En France, à l’instigation de l’eurodéputé vert français Pascal Canfin, une disposition interdisant une forme banalisée mais particulièrement scandaleuse de spéculation contre les États a été voté à la Commission des affaires économiques du Parlement : la « vente à nu à découvert » de CDS (Credit Default Swaps). Comme nous le rappelle ATTAC-France, les CDS sont ces titres qui permettent aux investisseurs de s’assurer contre le défaut d’un État sur sa dette. Mais au pire moment de la crise grecque, le Premier ministre Papandréou accusait les spéculateurs – sur les CDS – d’acheter une assurance sur la maison de leur voisin et d’y mettre le feu pour toucher la prime.
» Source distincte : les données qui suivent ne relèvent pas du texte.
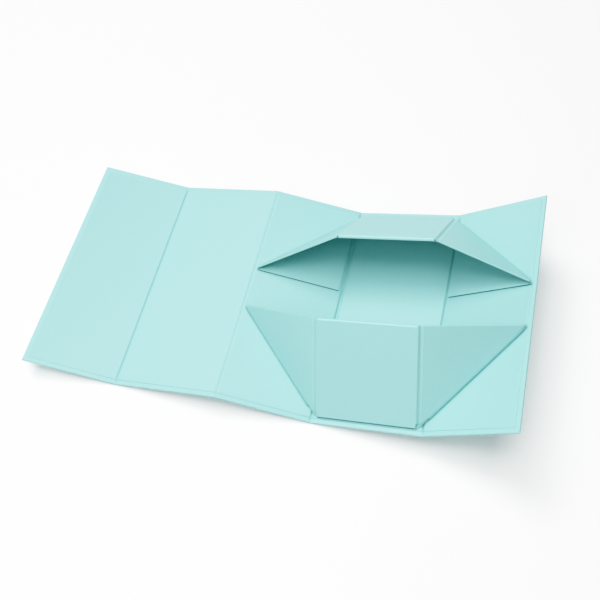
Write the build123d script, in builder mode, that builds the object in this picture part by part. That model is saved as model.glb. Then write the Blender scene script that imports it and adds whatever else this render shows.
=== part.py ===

En effet, les banques et les fonds spéculatifs achètent des CDS grecs, sans posséder d’obligations de l’État grec, faisant grimper leur valeur, comme si la Grèce s’approchait de la faillite, et provoquent la flambée des taux d’intérêt sur la dette grecque, du fait de l’inquiétude croissante des investisseurs.
Or, que constatons-nous en Grèce, malgré des mesures sans précédents de coupure dans les dépenses publiques : le déficit public de la Grèce a atteint 10,5% du PIB et la dette est montée à 142,8%. Ce pourrissement de la situation découle directement de la récession provoquée par les politiques d’austérité qui ont affecté à la baisse les rentrées fiscales et les cotisations sociales.